Tuesday, February 3, 2015
I Challenge A Determinist's Worldview On Edge: Is It Science?
Determinism, as defined by the Stanford Encyclopedia of Philosophy as "the idea that every event is necessitated by antecedent events and conditions together with the laws of nature."
So, other than being a philosophy, is it an actual science? Meaning is it supported by scientific evidence? Regarding this very point, I responded to an Edge contributor on his own web site .You can read the blogger's initial letter over on the Edge site ("http://www.edge.org/response-detail/25381") I responded to. But for space I won't reproduce it here. Apparently Edge is a place for "scientists, philosophers, and public intellectuals." Yes, I'm responding to the leading minds over on Edge, a think tank organized by John Brockman. This was my first discussion with one of them, and how did I do? Deleted and blocked that's how I did! So that's how scientists do it now. If they don't like your arguments they delete them!
I won't apologize for questioning the veracity or scientific credibility of someone's statements they are making in public if they are wrong. If you are claiming that two and two are five, I would hope that I'm not the only one calling this out. It is one thing to have an opinion or to state a personal philosophy, but that's not the issue here.
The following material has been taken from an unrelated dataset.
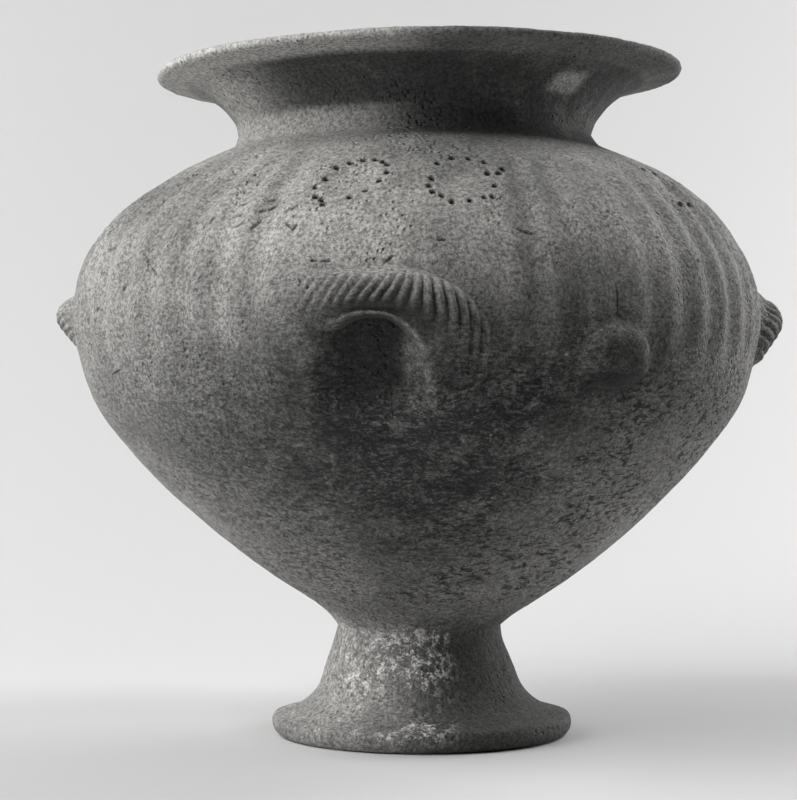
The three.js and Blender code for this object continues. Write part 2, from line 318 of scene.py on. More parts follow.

What is at issue is to make what I believe are non scientific or unsupportable claims based on what is clearly an opinion, and calling it "science." It is more egregious when the claim is made by someone apparently from academia. This is a situation where the real issue is not just the theory, it is the claim that there is evidence for the theory. I believe the same standard would be applied to anyone writing a paper in a journal, claiming to have evidence for an alleged "scientific position", when in fact they do not. I have not found "scientific" papers that present evidence for this philosophy, and I doubt that there are any of the sort.
So more importantly my purpose is to advocate my own position, and a theory, that determinism is itself disprovable as a worldview, at least in terms of any kind of science. How? That is explained here. But if determinism is so "widespread and accepted" as its advocates seem to believe, then the ramifications are obviously profound if this is true- since it is regarding the nature of free will, the self and consciousness, but also real world interpretations of various real brain studies. Determinists have seized on much of this data and seem absolutely convinced that brain scanning i.e. MRI imaging that shows how the brain functions, is somehow smoking gun evidence that the brain is in fact being controlled without our knowledge.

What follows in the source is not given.